Robert Iepsma, Theo Gevers, Zoltan Szlavik and Lora Aroyo (2016)

Universiteit van Amsterdam

Check the Results & Download the Data: Events in Videos

Crowdsourcing tasks used

Task 1: Annotate anything happening in the video

Fig.1: Task 1.

Task 2: To which categories does this label belong?

Fig.2: Task 2.

Task Workers/Unit Payment/Unit
Task 1 15 $0.02
Task 2 15 $0.002

Dataset files

Videos used in this research originate from the Columbia Consumer Video (CCV) Database, where all videos containing the events 'Birthday', 'Graduation' and 'Parade' aswell as 10 videos for both 'Soccer' and 'Basketball' are used during annotation.

This repository contains all the data and code that was used to annotate consumer videos from CCV aswell as all features and labels used during training and testing of the classifiers. We distinguish two different folders 'Code' and 'Data'. The folder 'Code' contains all python files used to compute Unit-Label scores for each video using the crowdsourcing task output. The 'Data' folder contains the input and output files from all crowdsourcing tasks together with all output files produced by the python files from 'Code'.

The data and results produced by this research have been achieved by following the following steps:

  1. Gather annotations about anything happening in a video with crowdsourcing task 1 using the input file Data/Task-1/_0_Task_1_input.csv, employing batches with a maximum size of 30 videos.
  2. Run python code 1 to 7 from /Code/Task-1 to obtain the task 2 input file (Data/Task-1/_7_Task_2_input.csv) and the file containing the labels with the highest Unit-Label score (Data/Task-1/_7_average_unit_label_scores.csv). Select labels to use during task 2 by using a Unit-Label score threshold based on the average and standard deviation returned by Code/Task-1/7. or by manually selecting events.
  3. Gather annotations about which labels belong to which events with crowdsourcing task 2 using the generated input file Data/Task-1/_7_Task_2_input.csv.
  4. Run python code 1 to 4 from Code/Task-2 to obtain vectorized annotations (Data/Task-2/_4_keyword_labels.csv) for each input unit (Data/Task-2/_4_keywords.csv) used in task 2, where each column represents the selected event labels in step 2 (Data/Task-2/_4_categoryNames.csv).
  5. Merge the video worker annotations obtained from task 1 after removing spammers and writing style disagreement (output from Code/Task-1/6. with the keywords and keyword labels obtained from task 2 in the previous step using Code/Merge-Tasks/1.
  6. Run python code 1 to 3 from Code/Calc-Unit-Label-Scores to compute the Unit-Label scores for each video (Data/Calc-Unit-Label-Scores/_3_unit_label_scores.csv).
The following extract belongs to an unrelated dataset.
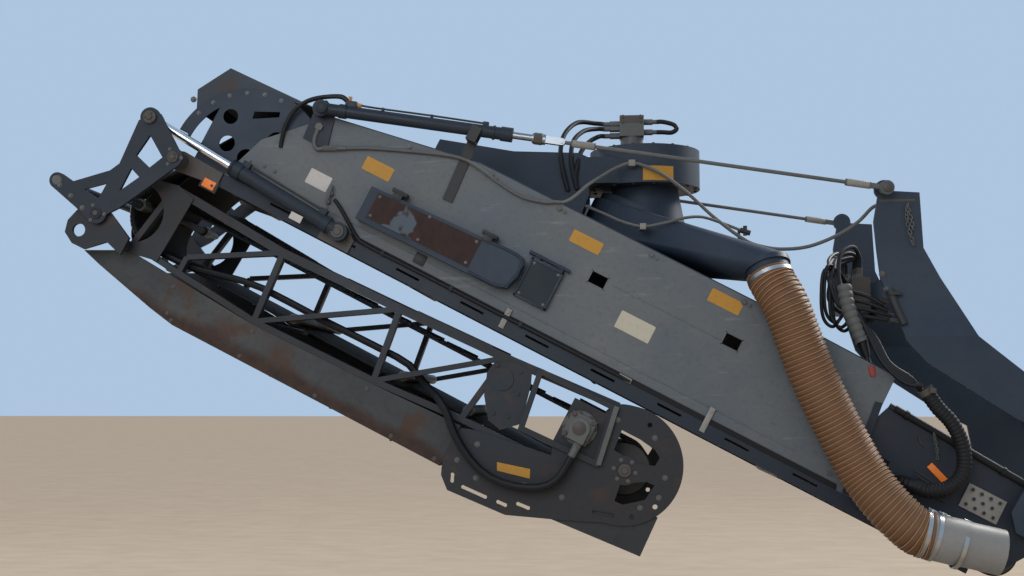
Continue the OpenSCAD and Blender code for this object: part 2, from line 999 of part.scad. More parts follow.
module fold_cranks() {
    color([0.2, 0.23, 0.27])
        boom_axes() {
            both_sides(crank_y, crank_t)
                crank_outline();
            both_sides(crank_y + crank_t, 14)
                translate(rod_pin)
                    circle(r = 40);
            cross_bar(tip_tube, 24, crank_y + 1);
            cross_bar(fold_pivot + [122, -338], 24, crank_y + 1);
        }
}

// Folding section

module truss_outline() {
    bars(top_nodes, chord_h);
    bars(low_nodes, low_chord_h);
    for (i = [1 : 3])
        bar(low_nodes[i], top_nodes[i], 34);
    bar([543, 10], top_nodes[1], 30);
    bar([543, 10], [543, -100], 30);
    bar(low_nodes[1], top_nodes[2], 30);
    bar(low_nodes[2], top_nodes[3], 30);
    bar(low_nodes[0], top_nodes[0], 34);
    bar(low_nodes[4], top_nodes[4], 34);
}

module section_truss() {
    color([0.2, 0.22, 0.26])
        section_axes() {
            both_sides(half_w - chord_w, chord_w)
                truss_outline();
            for (i = [1 : 3])
                translate([
                    low_nodes[i][0] - 15, low_nodes[i][1] - (i == 3 ? 23 : 13), -half_w + chord_w - 1
                ])
                    cube([30, 26, 2 * (half_w - chord_w + 1)]);
            for (p = [[1058, 45], [1834, 60]])
                translate([p[0] - 15, p[1] - 20, -half_w + chord_w - 2])
                    cube([30, 40, 7 - seat]);
        }
}

module end_plate_outline() {
    difference() {
        polygon([
            [170, 330], [300, 360], [420, 330], [400, -90], [200, -130], [60, -100], [80, 100]
        ]);
        translate([136, 102])
            circle(r = 180);
    }
}

module hook_outline() {
    difference() {
        union() {
            circle(r = 62);
            polygon([
                [-119, -14], [-146, -113], [-128, -182], [-59, -220], [22, -218], [124, -120], [230, -150],
                [230, -40], [60, 40], [-60, 30]
            ]);
        }
        translate([-59, -134])
            circle(r = 38);
    }
}

module section_end_plates() {
    color([0.2, 0.23, 0.27])
        section_axes() {
            both_sides(half_w, 12)
                end_plate_outline();
            both_sides(hook_y, hook_t)
                hook_outline();
            side_pins([200, -90], 30, half_w, hook_y);
            side_pins([0, 0], 45, hook_y, crank_y - seat);
            side_pins([0, 0], crank_pin_r, hook_y, crank_y + crank_t + 10);
        }
}

module cover_outline() {
    polygon([
        [-26, -233], [103, -267], [493, -351], [657, -378], [2425, -368], [2425, -111], [1860, -137.5],
        [1075, -157.5], [216, -110]
    ]);
}

module section_cover() {
    color([0.25, 0.24, 0.24])
        section_axes()
            difference() {
                translate([0, 0, -half_w])
                    linear_extrude(2 * half_w)
                        cover_outline();
                translate([0, 0, -half_w + sheet_t])
                    linear_extrude(2 * (half_w - sheet_t))
                        translate([0, sheet_t])
                            cover_outline();
            }
}

module section_belt() {
    color([0.07, 0.07, 0.075])
        section_axes()
            translate([0, 0, -belt_w / 2])
                linear_extrude(belt_w)
                    difference() {
                        union() {
                            translate(head_c)
                                circle(r = head_drum_r + belt_t);
                            translate([270, head_c[1] - head_drum_r - belt_t])
                                square([head_c[0] - 270, 2 * (head_drum_r + belt_t)]);
                        }
                        translate(head_c)
                            circle(r = head_drum_r);
                        translate([269, head_c[1] - head_drum_r])
                            square([head_c[0] - 269, 2 * head_drum_r]);
                    }
}

module section_idlers() {
    color([0.3, 0.3, 0.31])
        section_axes()
            for (p = [1264, 1990, 2417])
                cross_bar([p, head_c[1] - head_drum_r + 30 + seat], 30, half_w - chord_w);
}

ring_c = [3342, 118];

module head_outline() {
    difference() {
        union() {
            intersection() {
                translate(ring_c)
                    circle(r = head_r, $fn = 96);
                polygon([[3134, 400], [3212, 39], [3190, -260], [3800, -260], [3800, 500], [3134, 500]]);
            }
            polygon([
                [2510, -95], [2435, -120], [2416, -220], [2428, -341], [2457, -408], [2527, -467],
                [2882, -437], [3169, -317], [3400, -212], [3400, 0], [3212, 60], [2960, -20]
            ]);
            polygon([
                [2930, 60], [2960, -22], [3160, 10], [3220, 140], [3140, 390], [3120, 330], [2930, 330]
            ]);
        }
        translate(head_c)
            circle(r = 36 + run);
        difference() {
            polygon([
                [3247, 290], [3362, 290], [3461, 277], [3506, 250], [3502, 197], [3400, 160], [3258, 170]
            ]);
            translate(head_c)
                circle(r = 82);
        }
        difference() {
            polygon([[3390, -82], [3375, 22], [3500, 96], [3549, 100], [3538, 3], [3440, -78]]);
            translate(head_c)
                circle(r = 82);
        }
        for (p = [[3373, 388], [3517, -114], [3605, -5]])
            translate(p)
                circle(r = 14);
        for (slot = [
            [[2599, -410], [2736, -401]], [[2814, -391], [2857, -388]], [[2919, -348], [2979, -342]],
            [[2514, -376], [2528, -408]], [[3318, -188], [3418, -158]]
        ]) {
            bar(slot[0], slot[1], 20);
            for (p = slot)
                translate(p)
                    circle(r = 11);
        }
    }
}

module head_plates() {
    color([0.2, 0.23, 0.27])
        section_axes()
            both_sides(half_w, 14)
                head_outline();
}

module head_drum() {
    color([0.35, 0.33, 0.3])
        section_axes() {
            cross_bar(head_c, head_drum_r - seat, belt_w / 2 + 20);
            cross_bar(head_c, 36, half_w + 24);
        }
}

module drive_motor() {
    out = -half_w - 14;
    color([0.4, 0.42, 0.42])
        section_axes() {
            translate([3032, 190, out - 18])
                cylinder(r = 98, h = 18);
            translate([2957, 115, out - 74])
                cube([150, 150, 56]);
            translate([3032, 190, out - 116])
                cylinder(r = 58, h = 42);
            for (k = [0, 1])
                translate([drive_hose_end[0], drive_hose_end[1] + seat, drive_hose_y(k) - drive_hose_out])
                    rotate([-90, 0, 0])
                        cylinder(r = 16, h = 40);
            translate([2990, 88 + 28, out - 116])
                cube([100, 60, 116 - 18]);
        }
}

module motor_carrier() {
    color([0.2, 0.23, 0.27])
        section_axes()
            translate([0, 0, -half_w - 12]) {
                linear_extrude(12)
                    polygon([
                        [2420, 228], [2434, 300], [2536, 352], [2647, 346], [2676, 278], [2727, 57],
                        [2637, -28], [2551, -10], [2465, 105]
                    ]);
                translate([2514, 232, -8])
                    cylinder(r = 66, h = 8);
                for (p = [[2455, 292], [2590, 318], [2630, 200], [2640, 60], [2558, 38]])
                    translate([p[0], p[1], -10])
                        cylinder(r = 13, h = 10, $fn = 6);
            }
}

module deflector() {
    color([0.12, 0.12, 0.13])
        section_axes()
            union() {
                both_sides(half_w - 12, 12)
                    polygon([
                        [3060, -300], [3087, -341], [3656, -289], [3646, -51], [3500, -50], [3200, -240]
                    ]);
                translate([0, 0, -half_w])
                    linear_extrude(2 * half_w)
                        polygon([[3087, -341], [3656, -289], [3655, -283], [3086, -335]]);
            }
}

drive_hose_r = 20;
// How far out of the truss the hoses step, and where they end under the motor's ports
drive_hose_out = 178;
drive_hose_end = [3063, 88];

// Lateral place of the drive hoses inside the truss, the outer one first
function drive_hose_y(k) = -half_w + chord_w + 25 + (2 * drive_hose_r + 12) * k;

module drive_hoses() {
    color([0.05, 0.05, 0.055])
        section_axes()
            for (k = [0, 1])
                translate([0, 0, drive_hose_y(k)])
                    hose([
                        [330, -42, 0], [470, -40, 0], [626, -22, 0], [800, 18, 0], [1000, 50, 0],
                        [1400, 50, 0], [1900, 60, 0], [2020, 40, 0], [2100, 6, -8], [2170, -15, -70],
                        [2235, -28, -140], [2290, -55, -172], [2340, -90, -177], [2428, -168, -177],
                        [2568, -250, -178], [2712, -284, -178],
                        [2859, -263, -drive_hose_out], [2986, -203, -drive_hose_out],
                        [3047, -126, -drive_hose_out], [3063, -31, -drive_hose_out],
                        [drive_hose_end[0], drive_hose_end[1], -drive_hose_out]
                    ], drive_hose_r, 2);
}

// Where the belt's two strands pass from the boom's side to the cranks' side
outer_turn = fold_pivot + [130, -150];
inner_turn = fold_pivot + [-8, -60];
section_end = [knuckle[0] - 270, knuckle[1] + head_c[1]];
belt_mid_r = head_drum_r + belt_t / 2;

module belt_band() {
    color([0.07, 0.07, 0.075])
        boom_axes()
            translate([0, 0, -belt_w / 2])
                linear_extrude(belt_w)
                    children();
}

module belt_bend_upper() {
    belt_band() {
        bars([
            [belt_end_u + seat, carry_v], [belt_end_u + 30, carry_v], fold_pivot + [60, -20],
            outer_turn + [-1, 4]
        ], belt_t);
        bars([
            [belt_end_u + seat, return_v], [belt_end_u + 30, return_v], fold_pivot + [-60, 18],
            inner_turn + [-1, 6]
        ], belt_t);
    }
}

module belt_bend_lower() {
    belt_band() {
        bars([
            outer_turn, fold_pivot + [172, -400], knuckle + [-130, -60], section_end + [25, -belt_mid_r],
            section_end + [seat, -belt_mid_r]
        ], belt_t);
        bars([
            inner_turn, fold_pivot + [26, -160], section_end + [22, belt_mid_r],
            section_end + [seat, belt_mid_r]
        ], belt_t);
    }
}

// Drive hoses round the elbow, as [u, v], on from the ones along the section
elbow_turn = fold_pivot + [144, -249];
elbow_upper = [
    fold_pivot + [-278, 3], fold_pivot + [-178, 3], fold_pivot + [-88, -1], fold_pivot + [7, -47],
    fold_pivot + [90, -147], elbow_turn + [-2, 4]
];
elbow_lower = [
    elbow_turn, fold_pivot + [170, -339], fold_pivot + [117, -454], fold_pivot + [17, -524],
    knuckle + [-329.7, -42]
];

module elbow_hoses(route) {
    color([0.05, 0.05, 0.055])
        boom_axes()
            for (k = [0, 1])
                hose([for (p = route) [p[0], p[1], drive_hose_y(k)]], drive_hose_r, 3);
}

module elbow_hoses_upper() {
    elbow_hoses(elbow_upper);
}

module elbow_hoses_lower() {
    elbow_hoses(elbow_lower);
}

// Sleeve round the hoses that pass from the console to the boom's tail
sleeve_r = 42;
sleeve_end = [730, -150];

module tail_sleeve() {
    boom_end = [
        luff_x - sleeve_end[0] * cos(boom_angle) + sleeve_end[1] * sin(boom_angle), -half_w - seat,
        luff_z + sleeve_end[0] * sin(boom_angle) + sleeve_end[1] * cos(boom_angle)
    ];
    color([0.05, 0.05, 0.055])
        hose([
            [-985, -807.3, 1190], [-1015, -807.3, 1140], [-1045, -810, 1060], [-1030, -810, 960],
            [-970, -808, 870], [-895, -805, 785], [-845, -800, 680], [-832, -800, 570], [-862, -804, 485],
            [-935, -806, 430], [-1030, -800, 418], boom_end + [56, -92, -12], boom_end + [0, -46, 0],
            boom_end + [0, -23, 0], boom_end
        ], sleeve_r, 2, 12, [1, 1, 1]);
}

// Hoses from the fan's motor to the duct beside it
module fan_hoses() {
    top = fan_c[1] + fan_h / 2 + 150;
    left = fan_c[0] - 157;
    beside = -315.3;
    color([0.05, 0.05, 0.055]) {
        hose([
            [left - 1, -40, top], [left - 30, -40, top], [left - 90, -60, top + 24],
            [left - 244, -170, top + 10], [left - 340, -290, top - 80], [left - 368, -317, top - 150],
            [left - 374, beside, top - 215], [left - 344, beside, top - 300]
        ], 15, up = [0, 1, 0]);
        hose([
            [left, -10, top - 38], [left - 30, -10, top - 38], [left - 90, -30, top - 32],
            [left - 190, -150, top - 60], [left - 250, -275, top - 115], [left - 266, -317, top - 165],
            [left - 268, beside, top - 225], [left - 235, beside, top - 290]
        ], 15, up = [0, 1, 0]);
    }
}

console_arm_near();
console_arm_far();
console_cross_members();
valve_block();
console_hoses();
boom_frame();
tail_plates();
tail_drum();
boom_belt();
carrying_idlers();
return_idlers();
hood_wall_near();
hood_wall_far();
hood_roof();
elbow_plates();
visor();
side_box();
access_hatch();
duct_upper();
duct_lower();
fan_housing();
fan_motor();
extraction_hose();
hose_pipe();
luff_brackets();
rest_brackets();
boom_pins();
luff_barrels();
luff_rods();
luff_ropes();
fold_barrels();
fold_rods();
fold_cranks();
section_truss();
section_end_plates();
section_cover();
section_belt();
section_idlers();
head_plates();
head_drum();
drive_motor();
motor_carrier();
deflector();
drive_hoses();
belt_bend_upper();
belt_bend_lower();
elbow_hoses_upper();
elbow_hoses_lower();
tail_sleeve();
fan_hoses();
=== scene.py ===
import json
import math

import bmesh
import bpy
from mathutils import Matrix, Vector


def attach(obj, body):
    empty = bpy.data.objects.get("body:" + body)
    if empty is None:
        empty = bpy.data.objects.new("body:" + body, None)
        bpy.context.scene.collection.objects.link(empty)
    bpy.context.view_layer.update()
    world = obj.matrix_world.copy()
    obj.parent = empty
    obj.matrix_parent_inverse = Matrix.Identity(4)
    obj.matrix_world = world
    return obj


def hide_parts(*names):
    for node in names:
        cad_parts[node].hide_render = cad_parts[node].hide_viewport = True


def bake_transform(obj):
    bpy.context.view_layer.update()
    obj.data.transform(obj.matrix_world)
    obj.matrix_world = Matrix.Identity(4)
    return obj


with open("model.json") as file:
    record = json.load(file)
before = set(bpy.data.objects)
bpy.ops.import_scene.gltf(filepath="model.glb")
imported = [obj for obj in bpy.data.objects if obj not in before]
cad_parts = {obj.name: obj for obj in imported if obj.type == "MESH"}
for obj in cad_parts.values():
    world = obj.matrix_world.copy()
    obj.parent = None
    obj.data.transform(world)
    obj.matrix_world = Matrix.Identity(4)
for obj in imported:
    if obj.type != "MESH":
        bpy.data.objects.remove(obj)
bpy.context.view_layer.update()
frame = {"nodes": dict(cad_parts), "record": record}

# The boom's axes: u up the boom, v square to it, y across the machine
BOOM_ANGLE = math.radians(27.5)
LUFF_X, LUFF_Z = -0.440, 0.250
U_AXIS = Vector((-math.cos(BOOM_ANGLE), 0, math.sin(BOOM_ANGLE)))
V_AXIS = Vector((math.sin(BOOM_ANGLE), 0, math.cos(BOOM_ANGLE)))
Y_AXIS = Vector((0, 1, 0))
LUFF_PIVOT = Vector((LUFF_X, 0, LUFF_Z))

# Sizes and places that part.scad has too, in metres
BOOM_L = 5.160
HALF_W = 0.700
WALL_OUT = 0.690
FOLD_PIVOT = (BOOM_L + 0.058, -0.401)
KNUCKLE = (FOLD_PIVOT[0] + 0.248, FOLD_PIVOT[1] - 0.491)
ROD_PIN = (FOLD_PIVOT[0] + 0.234, FOLD_PIVOT[1] + 0.144)
FOLD_BASE = (FOLD_PIVOT[0] - 1.044, FOLD_PIVOT[1] + 0.056)
LUFF_PIN = (BOOM_L - 0.560, 0.250)
EAR = Vector((-1.200, 0, 2.093))
FAN = Vector((-2.526, 0, 2.330))
FAN_H = 0.236
HEAD_C = (3.363, 0.096)
MOTOR_C = (3.032, 0.190)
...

**Note that during the original research, at first only 380 videos were annotated, and additional resources were aquired in a later stage to annotate another 516 videos. Therefore, different event labels were selected to use during task 2, since the latter 516 videos had to use the same high-level event labels in task 2 as the first 380 videos, resulting in slightly different output files. The files that were used during the original research are included in the 'Data' folder, identified with 'ACTUALUSED' in their name.

The datasets used to train and test our Support Vector Machines can be found at Data/Datasets, where each combination of train and test set contains:

  • Features of train and test set
  • Test set labels:
    • CCV
    • CT@t
  • Train set labels:
    • CCV
    • CCVeq
    • CT@t
    • CTmv
  • Video ids of train and test set

CCV labels are the original labels from Columbia Consumer Video (CCV) Database.

CCVeq labels are the original CCV labels, where some positive labels are set to negative to match the number of positive labels for each event used in the CT@t label set with a threshold of 0.86.

CT@t labels are the Unit-Label Scores, with the value -1 for videos that were not used in during annotation gathering.

CTmv labels are the event labels calculated Majority Voting over the annotations gathered via CrowdTruth.

Multimedia event detection

The feature sets together with the label sets were used to train a Support Vector Machine and a Weighted Support Vector Machine for event detection. For this, LIBSVM -- A Library for Support Vector Machines was used.